The mill is gone, but the student, Hide Yamatani, now remembers it wasn’t only the mill’s physical conditions that were troubling. He also was bothered “by a work culture that reflected inflexibility, racism, and gender bias.” Black and female workers, he says, were frequently denied access to the higher-paying, career-building skilled trades in the mill.

These experiences forged Yamatani’s commitment to social justice, influenced his decision to enroll in Pitt’s School of Social Work, and still inform his approach to research.

Today, Yamatani (SOC WK ’71G, ’76G, KGSB ’91) is a Pitt professor of social work and the associate dean for research at the school. Last year, he and several Pitt colleagues released surprising research results based on an evaluation of prisoner rehabilitation at the Allegheny County Jail.

Each day, 40 inmates on average are released from the jail. Within a year, many are back, locked up again in the high-rise facility along the Monongahela River near downtown Pittsburgh. The high expectations inmates often have upon their release can be quickly dashed by the realities of outside life. Once they’ve lost a job or past relationships sour, many inmates spiral downward.

“They’re back in the game, dealing drugs, scrapping for money, hustling and stealing,” says Ramon Rustin, the jail’s warden and a corrections officer for nearly 30 years. “Soon they’ll do something to get caught.”

The pattern isn’t new, according to officials like Rustin, whose observations are borne out in U.S. arrest and conviction figures. In recent years, 44 percent of inmates have been rearrested within the first 12 months following release; nearly 60 percent have been reconvicted within three years, says Yamatani.

A decade ago, county jail officials began tackling in earnest the problem of this relapse into crime. Working with corrections officials and others in human services, the health department, and community groups, they established the Allegheny County Jail Collaborative to help inmates successfully transition to outside life.

In 2004, Yamatani and fellow researchers from the Center on Race and Social Problems, which is housed in Pitt’s School of Social Work, were selected by the collaborative to evaluate the programs that had been designed to reduce a relapse into crime, or recidivism, for inmates at the county jail. The programs centered on drug and alcohol rehabilitation, computer courses, parenting skills, anger management, spirituality, and preparation for passing high school equivalency exams for inmates. Then, upon release from jail, the inmates were referred to some 60 community groups to find housing, jobs, and schooling. But, over the years, no one knew whether the approach was successful.
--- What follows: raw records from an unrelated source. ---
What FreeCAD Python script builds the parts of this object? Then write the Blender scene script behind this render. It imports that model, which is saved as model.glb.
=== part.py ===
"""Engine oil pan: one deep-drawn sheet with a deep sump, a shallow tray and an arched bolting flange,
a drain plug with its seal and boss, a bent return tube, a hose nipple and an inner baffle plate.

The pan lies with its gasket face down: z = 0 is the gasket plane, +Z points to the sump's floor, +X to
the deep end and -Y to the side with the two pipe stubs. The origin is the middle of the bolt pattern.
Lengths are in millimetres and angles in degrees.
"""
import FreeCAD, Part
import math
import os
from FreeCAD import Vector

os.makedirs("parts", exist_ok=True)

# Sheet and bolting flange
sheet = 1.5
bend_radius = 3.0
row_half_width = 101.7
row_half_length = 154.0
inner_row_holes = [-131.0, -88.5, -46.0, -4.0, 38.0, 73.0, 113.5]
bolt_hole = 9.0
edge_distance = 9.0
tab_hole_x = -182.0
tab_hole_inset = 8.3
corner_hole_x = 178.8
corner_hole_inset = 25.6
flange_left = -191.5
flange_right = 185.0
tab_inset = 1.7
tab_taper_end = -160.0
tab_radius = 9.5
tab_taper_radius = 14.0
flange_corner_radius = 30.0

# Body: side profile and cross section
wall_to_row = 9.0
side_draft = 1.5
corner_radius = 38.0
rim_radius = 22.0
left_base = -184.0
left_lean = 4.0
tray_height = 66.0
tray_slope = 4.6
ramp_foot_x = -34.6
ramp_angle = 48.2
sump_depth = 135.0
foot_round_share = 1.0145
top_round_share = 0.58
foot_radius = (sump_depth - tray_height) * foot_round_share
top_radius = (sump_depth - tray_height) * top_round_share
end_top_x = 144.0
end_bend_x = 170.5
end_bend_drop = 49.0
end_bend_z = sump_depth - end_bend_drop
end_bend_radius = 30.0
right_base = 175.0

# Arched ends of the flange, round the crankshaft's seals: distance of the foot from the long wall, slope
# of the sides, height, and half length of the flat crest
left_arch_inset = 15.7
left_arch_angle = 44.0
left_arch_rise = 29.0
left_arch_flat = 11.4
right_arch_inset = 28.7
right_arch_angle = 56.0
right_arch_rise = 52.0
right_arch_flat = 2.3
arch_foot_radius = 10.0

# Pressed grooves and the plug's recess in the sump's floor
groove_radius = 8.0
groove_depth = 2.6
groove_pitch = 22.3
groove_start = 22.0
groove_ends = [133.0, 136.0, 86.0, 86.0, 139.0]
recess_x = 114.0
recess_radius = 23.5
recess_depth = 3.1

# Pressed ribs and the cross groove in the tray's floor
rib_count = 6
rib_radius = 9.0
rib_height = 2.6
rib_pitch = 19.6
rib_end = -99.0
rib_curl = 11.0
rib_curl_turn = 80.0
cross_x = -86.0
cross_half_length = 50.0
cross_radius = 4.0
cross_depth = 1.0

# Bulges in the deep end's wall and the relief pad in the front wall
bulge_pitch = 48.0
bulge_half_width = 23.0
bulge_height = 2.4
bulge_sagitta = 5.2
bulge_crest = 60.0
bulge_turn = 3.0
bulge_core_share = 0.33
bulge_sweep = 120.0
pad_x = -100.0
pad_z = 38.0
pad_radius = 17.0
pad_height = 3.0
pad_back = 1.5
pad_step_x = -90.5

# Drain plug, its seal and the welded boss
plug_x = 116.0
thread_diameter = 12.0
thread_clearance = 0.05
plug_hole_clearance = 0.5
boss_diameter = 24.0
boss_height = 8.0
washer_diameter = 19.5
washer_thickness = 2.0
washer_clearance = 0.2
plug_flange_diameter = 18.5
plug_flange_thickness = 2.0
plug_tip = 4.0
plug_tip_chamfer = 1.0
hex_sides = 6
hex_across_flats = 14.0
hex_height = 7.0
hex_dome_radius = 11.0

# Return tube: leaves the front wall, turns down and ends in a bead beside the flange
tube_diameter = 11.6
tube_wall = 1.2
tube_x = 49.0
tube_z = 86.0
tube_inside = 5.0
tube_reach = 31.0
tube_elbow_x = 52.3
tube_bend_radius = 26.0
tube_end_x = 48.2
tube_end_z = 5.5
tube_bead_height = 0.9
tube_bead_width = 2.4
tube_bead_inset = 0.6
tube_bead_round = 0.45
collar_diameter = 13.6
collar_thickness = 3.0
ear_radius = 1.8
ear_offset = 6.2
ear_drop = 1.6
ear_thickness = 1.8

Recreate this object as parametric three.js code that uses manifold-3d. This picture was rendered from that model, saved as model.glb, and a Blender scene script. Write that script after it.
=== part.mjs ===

“All of my information came from inmates who were released and then came back,” Rustin said. “I never heard about the success stories.” There wasn’t evidence that could be used to persuade private foundations or policymakers to back the programs.

When Yamatani and his Pitt colleagues entered the picture, their research produced some surprises. One finding, in particular, grabbed headlines: Male inmates who received collaborative services ranging from job training to drug counseling were less likely to be back in jail within a year. The Pitt researchers found that the recidivism rate—or rate of relapse into crime—was about 50 percent lower for these inmates compared with another group of inmates who hadn’t been exposed to such programs.

By examining past studies and conducting in-depth interviews with

300 former inmates, Yamatani and his team showed that inmates who had come through the system since the start of the Allegheny County Jail Collaborative had a recidivism rate of 16.5 percent—compared to 33.1 percent for those who served time and were released before the jail collaborative existed.

Another surprise: Researchers discovered there was no “statistically significant difference” in recidivism rates between Blacks and Whites among ex-offenders who were released from the jail since the rehabilitation programs were implemented. This contrasted with earlier studies from around the country that found racial disparities in recidivism rates.

Other highlights of the research showed that the collaborative’s efforts saved the county more than $5 million and led to a better housing situation for former inmates. The research findings demonstrate that efforts to help the incarcerated can result in significant positive returns for the larger society, says Larry Davis, the School of Social Work’s dean and Donald M. Henderson Professor. He also directs the school’s Center on Race and Social Problems.

As part of their effort, Yamatani and colleagues also implemented an innovative research approach, using applied collaborative research during their three-year evaluation study. Instead of relying solely on ideas selected by traditional academic researchers, Yamatani and the Pitt group sought input from the community. Last year, Yamatani was honored by the grassroots nonprofit Community Empowerment Association for his commitment to racial justice. It’s important, he says, to understand the role community leaders have in creating positive outcomes. “Community input at the start can help to ensure the ‘right’ questions are asked, leading to meaningful, applicable solutions.”

The final report continues to guide the Allegheny County Jail Collaborative, and the study was selected by the National Institute of Corrections, U.S. Department of Justice, for national access at www.nicic.org/Library/022993.

There have been intangible benefits, too. “It was my first experience with a big school,” Rustin says about working with Yamatani and others at Pitt. “When you are in the [jail], you feel cut off, but when you meet people from an academic setting, it motivates you to look at your own field. It motivates you to do more.”

It’s a characteristic that Rustin shares with Yamatani, who looked around the steel mill where he worked long ago and decided he’d find a way to be an agent for change.